▶ _GIVEN TASK_:
Within the listing below, locate all lines containing the word "finishes". Copy each one.

▶ _DATA_:
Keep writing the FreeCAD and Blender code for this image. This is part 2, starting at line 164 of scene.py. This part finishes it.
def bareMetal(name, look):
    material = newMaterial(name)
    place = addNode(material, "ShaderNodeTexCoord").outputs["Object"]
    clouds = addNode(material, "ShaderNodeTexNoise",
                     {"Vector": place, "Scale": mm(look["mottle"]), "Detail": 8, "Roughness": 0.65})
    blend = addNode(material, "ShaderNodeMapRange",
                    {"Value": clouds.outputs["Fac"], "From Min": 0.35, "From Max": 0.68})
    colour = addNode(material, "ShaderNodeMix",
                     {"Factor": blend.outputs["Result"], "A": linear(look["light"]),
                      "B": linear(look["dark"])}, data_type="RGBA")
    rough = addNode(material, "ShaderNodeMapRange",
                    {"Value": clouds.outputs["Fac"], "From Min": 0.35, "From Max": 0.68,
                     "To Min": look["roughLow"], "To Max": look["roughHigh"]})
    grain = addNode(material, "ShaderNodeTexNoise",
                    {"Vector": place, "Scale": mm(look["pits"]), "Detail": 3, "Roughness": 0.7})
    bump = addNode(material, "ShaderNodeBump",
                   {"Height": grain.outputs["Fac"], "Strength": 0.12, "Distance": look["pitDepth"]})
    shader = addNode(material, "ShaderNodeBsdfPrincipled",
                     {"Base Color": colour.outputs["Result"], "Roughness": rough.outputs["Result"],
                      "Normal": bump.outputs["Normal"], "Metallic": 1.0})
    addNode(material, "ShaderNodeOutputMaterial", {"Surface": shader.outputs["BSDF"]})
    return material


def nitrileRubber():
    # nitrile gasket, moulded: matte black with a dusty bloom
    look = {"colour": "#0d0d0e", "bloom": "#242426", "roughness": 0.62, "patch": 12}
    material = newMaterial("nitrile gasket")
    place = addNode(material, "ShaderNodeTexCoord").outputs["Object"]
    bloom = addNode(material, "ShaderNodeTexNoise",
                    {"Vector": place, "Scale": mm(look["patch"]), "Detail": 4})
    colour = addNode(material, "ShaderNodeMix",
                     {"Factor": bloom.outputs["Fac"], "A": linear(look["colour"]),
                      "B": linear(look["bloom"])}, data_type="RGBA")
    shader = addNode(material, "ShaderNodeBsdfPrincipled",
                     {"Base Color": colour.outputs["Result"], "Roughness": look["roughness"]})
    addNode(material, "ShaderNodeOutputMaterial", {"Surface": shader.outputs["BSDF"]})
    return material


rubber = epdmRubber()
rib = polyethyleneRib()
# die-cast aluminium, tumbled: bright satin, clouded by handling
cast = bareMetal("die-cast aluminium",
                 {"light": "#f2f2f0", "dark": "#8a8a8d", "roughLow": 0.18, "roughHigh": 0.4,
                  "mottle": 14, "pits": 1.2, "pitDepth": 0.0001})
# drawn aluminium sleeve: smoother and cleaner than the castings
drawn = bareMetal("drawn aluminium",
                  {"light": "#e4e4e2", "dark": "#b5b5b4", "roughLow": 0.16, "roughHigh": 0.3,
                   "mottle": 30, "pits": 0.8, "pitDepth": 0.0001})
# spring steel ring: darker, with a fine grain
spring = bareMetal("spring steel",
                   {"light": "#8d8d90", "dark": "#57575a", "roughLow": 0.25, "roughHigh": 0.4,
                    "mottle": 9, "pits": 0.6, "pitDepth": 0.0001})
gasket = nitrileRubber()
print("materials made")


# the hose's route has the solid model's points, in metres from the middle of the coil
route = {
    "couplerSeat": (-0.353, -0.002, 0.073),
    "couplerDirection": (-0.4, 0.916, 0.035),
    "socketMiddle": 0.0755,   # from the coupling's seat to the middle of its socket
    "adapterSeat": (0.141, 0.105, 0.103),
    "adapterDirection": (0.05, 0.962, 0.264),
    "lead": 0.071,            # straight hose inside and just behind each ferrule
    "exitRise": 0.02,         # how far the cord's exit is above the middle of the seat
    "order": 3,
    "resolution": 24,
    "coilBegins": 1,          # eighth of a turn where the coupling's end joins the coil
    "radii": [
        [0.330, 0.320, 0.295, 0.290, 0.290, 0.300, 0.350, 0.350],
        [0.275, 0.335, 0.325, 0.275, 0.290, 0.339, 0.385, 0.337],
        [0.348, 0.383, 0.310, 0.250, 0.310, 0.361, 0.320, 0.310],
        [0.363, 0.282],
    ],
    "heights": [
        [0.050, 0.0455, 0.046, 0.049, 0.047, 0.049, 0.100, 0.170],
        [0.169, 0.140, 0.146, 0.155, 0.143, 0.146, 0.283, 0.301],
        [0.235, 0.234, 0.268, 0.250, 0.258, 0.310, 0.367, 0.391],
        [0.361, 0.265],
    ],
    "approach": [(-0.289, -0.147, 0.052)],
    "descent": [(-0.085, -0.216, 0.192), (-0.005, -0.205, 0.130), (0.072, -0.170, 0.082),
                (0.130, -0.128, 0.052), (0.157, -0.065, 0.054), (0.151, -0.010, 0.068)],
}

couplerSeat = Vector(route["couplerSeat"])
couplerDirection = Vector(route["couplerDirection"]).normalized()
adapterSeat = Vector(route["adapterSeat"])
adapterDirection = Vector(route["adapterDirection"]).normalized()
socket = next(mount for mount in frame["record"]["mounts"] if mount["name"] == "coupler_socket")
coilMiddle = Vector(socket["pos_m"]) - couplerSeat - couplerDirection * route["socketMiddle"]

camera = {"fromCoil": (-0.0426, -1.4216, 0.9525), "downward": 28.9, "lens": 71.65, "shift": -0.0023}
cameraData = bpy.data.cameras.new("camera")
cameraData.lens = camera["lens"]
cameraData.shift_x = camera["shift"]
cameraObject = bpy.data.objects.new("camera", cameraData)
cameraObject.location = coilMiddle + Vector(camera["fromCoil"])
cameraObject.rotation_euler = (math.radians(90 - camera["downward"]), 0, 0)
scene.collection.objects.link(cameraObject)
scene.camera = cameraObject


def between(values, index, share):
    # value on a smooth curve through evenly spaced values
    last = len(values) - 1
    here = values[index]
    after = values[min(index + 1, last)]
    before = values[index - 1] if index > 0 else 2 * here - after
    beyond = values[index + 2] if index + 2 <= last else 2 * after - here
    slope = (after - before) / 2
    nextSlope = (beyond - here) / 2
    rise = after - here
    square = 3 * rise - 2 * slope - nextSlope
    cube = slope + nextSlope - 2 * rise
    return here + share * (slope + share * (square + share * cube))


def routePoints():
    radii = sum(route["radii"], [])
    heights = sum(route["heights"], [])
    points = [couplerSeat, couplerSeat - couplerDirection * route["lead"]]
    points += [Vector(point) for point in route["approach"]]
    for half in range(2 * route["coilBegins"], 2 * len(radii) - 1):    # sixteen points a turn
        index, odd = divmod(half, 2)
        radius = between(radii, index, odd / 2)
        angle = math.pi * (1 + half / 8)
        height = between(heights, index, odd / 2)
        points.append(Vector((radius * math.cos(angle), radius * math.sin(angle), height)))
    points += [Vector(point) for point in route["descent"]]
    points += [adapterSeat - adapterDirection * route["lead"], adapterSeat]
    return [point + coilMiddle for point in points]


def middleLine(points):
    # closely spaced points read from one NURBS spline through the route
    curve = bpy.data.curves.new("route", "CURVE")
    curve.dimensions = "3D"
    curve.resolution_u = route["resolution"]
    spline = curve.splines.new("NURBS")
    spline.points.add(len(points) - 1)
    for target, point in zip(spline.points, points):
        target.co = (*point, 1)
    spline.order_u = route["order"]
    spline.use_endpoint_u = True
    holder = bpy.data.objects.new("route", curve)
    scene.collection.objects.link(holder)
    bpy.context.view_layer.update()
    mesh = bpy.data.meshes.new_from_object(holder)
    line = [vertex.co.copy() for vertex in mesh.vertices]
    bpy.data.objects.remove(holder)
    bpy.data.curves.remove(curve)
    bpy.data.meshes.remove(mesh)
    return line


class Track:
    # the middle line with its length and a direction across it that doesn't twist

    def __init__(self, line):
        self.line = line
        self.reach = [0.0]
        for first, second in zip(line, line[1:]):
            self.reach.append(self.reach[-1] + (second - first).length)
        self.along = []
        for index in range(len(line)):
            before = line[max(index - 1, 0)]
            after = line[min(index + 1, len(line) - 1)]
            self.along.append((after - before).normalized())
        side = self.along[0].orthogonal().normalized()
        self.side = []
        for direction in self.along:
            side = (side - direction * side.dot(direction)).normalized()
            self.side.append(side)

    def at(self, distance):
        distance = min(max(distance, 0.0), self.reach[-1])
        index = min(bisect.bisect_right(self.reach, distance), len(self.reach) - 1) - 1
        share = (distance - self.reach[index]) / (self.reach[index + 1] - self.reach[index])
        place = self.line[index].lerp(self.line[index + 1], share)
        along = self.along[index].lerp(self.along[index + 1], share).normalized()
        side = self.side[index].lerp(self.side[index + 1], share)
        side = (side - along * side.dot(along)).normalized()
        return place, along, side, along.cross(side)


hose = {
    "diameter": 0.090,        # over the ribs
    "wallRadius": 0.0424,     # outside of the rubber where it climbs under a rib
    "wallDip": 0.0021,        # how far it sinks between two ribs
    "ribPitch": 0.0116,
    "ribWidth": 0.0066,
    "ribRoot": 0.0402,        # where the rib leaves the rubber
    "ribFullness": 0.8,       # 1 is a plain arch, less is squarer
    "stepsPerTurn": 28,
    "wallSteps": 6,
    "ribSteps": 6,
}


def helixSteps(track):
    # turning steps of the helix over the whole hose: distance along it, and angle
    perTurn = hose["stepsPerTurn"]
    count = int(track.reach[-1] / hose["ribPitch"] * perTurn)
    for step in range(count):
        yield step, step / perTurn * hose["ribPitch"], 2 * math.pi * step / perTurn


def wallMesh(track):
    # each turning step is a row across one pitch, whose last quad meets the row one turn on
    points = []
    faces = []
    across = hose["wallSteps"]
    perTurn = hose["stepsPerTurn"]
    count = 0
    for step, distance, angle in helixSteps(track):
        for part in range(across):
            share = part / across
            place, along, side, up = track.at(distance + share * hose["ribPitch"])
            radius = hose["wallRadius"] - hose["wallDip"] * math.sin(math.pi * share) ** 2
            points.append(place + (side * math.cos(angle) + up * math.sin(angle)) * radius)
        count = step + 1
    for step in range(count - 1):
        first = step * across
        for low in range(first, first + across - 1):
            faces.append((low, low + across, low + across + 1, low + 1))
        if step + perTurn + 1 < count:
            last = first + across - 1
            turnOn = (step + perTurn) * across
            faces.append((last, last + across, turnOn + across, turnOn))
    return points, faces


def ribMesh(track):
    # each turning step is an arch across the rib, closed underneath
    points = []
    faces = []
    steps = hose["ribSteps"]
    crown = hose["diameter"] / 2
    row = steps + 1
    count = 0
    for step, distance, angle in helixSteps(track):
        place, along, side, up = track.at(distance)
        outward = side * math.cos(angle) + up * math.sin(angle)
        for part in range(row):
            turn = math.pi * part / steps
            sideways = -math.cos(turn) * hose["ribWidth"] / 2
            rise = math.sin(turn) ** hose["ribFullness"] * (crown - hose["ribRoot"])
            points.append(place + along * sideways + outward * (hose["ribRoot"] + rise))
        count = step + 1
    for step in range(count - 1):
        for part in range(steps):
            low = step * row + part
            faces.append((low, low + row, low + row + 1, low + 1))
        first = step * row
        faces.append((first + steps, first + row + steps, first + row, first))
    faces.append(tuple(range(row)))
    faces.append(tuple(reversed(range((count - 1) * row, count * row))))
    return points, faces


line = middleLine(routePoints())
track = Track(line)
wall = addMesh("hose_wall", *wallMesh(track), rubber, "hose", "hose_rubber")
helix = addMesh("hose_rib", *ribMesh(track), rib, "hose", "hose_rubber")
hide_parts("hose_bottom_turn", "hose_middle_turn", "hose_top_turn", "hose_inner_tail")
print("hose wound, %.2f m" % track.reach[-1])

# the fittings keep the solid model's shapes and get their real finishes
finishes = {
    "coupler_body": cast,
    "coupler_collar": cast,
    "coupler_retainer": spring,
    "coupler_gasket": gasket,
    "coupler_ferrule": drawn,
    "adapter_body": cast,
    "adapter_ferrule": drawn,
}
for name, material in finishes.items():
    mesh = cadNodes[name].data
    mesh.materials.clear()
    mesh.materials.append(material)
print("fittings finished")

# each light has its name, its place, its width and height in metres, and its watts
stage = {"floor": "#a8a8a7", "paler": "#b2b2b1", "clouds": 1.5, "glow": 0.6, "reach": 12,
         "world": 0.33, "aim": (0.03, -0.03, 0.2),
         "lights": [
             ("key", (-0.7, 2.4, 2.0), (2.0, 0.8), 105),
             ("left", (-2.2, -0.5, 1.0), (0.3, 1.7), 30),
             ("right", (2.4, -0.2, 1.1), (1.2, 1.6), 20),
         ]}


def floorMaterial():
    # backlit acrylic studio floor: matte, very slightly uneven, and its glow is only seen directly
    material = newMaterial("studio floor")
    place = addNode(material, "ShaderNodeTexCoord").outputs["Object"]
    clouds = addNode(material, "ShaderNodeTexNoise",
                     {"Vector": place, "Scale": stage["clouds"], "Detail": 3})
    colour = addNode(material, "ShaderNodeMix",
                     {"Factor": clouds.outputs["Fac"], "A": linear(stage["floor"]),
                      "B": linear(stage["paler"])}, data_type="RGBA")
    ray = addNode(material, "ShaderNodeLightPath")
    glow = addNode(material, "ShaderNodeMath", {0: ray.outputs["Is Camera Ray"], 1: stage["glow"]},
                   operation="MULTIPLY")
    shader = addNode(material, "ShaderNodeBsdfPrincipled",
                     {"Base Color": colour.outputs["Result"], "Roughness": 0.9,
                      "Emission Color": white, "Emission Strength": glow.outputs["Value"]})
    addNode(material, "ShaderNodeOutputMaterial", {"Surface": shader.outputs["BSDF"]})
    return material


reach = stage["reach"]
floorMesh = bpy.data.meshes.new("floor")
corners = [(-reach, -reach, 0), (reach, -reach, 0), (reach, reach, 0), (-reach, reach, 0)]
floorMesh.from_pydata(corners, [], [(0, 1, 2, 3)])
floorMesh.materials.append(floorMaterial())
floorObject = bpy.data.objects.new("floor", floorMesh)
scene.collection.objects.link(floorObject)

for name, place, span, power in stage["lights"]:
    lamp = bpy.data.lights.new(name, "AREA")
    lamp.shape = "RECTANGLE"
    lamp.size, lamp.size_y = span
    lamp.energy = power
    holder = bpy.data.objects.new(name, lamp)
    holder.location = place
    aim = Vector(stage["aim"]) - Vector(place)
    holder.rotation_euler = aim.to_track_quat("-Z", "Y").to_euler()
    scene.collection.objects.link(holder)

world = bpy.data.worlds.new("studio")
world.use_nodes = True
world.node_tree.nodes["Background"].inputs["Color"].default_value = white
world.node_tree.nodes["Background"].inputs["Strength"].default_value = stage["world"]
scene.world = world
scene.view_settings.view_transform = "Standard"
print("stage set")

▶ _ANSWER FOR THE TASK_:
Keep writing the FreeCAD and Blender code for this image. This is part 2, starting at line 164 of scene.py. This part finishes it.
# the fittings keep the solid model's shapes and get their real finishes
finishes = {
for name, material in finishes.items():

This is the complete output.